Identifying key motions in TrpRS and other proteins
(Carter; Hsu, Snoeyink)

Tryptophanyl-tRNA synthetase (TrpRS) catalyzes tryptophan activation by ATP and its subsequent aminoacylation to tRNA. The structures of TrpRS have been solved in both open and closed states. They provide evidence for major ligand-dependent domain motion both in solution and in crystals. It is of great interest to understand such motion and relate them to the function of the protein. Our first step is to determine which torsional angles contribute significantly to the final motion. Our current method consists of the following steps:

  1. Estimate the noise level and select a window size s.
  2. Compute the difference between all contiguous fragments of length s along the amino-acid chain.
  3. Threshold by hysteresis to locate large changes and break the chain into quasi-rigid sub-chains.
  4. Further break the sub-chains using bisection until each sub-chain is rigid according to a threshold.

We are testing our method on several proteins, in addition to TrpRS, that are interesting structurally and functionally.

Once the torsional degrees of freedom are located, we construct plausible motion pathways between different protein conformations.
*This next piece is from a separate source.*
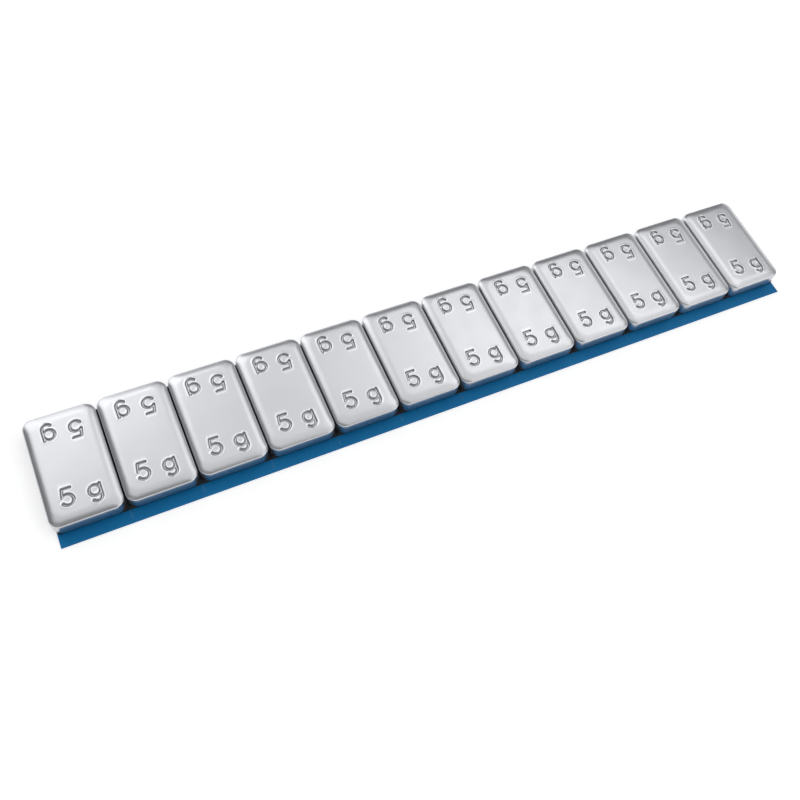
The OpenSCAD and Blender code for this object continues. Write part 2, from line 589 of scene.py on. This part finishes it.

Molecular dynamics simulation and normal mode analysis are two main approaches in the literature for this purpose, but we believe that the probabilistic roadmap method for motion planning, developed in the robotics community, will be more useful. The goal of motion planning is to compute obstacle-avoiding motion for objects with many degrees of freedom. In our problem, the moving object is a protein with selected torsional angles. High-energy states of the protein are unfavorable and can be regarded as obstacles. A key insight from the roadmap method is that the connectivity of the space can be effectively captured in a graph whose nodes represent randomly sampled object configurations and edges represent obstacle-avoiding transitions. As we modify the roadmap method to reflect the characteristics and protein motion and devise a sampling scheme that takes into account the energy of different protein conformations, we hope to elucidate the motion pathway of TrpRS.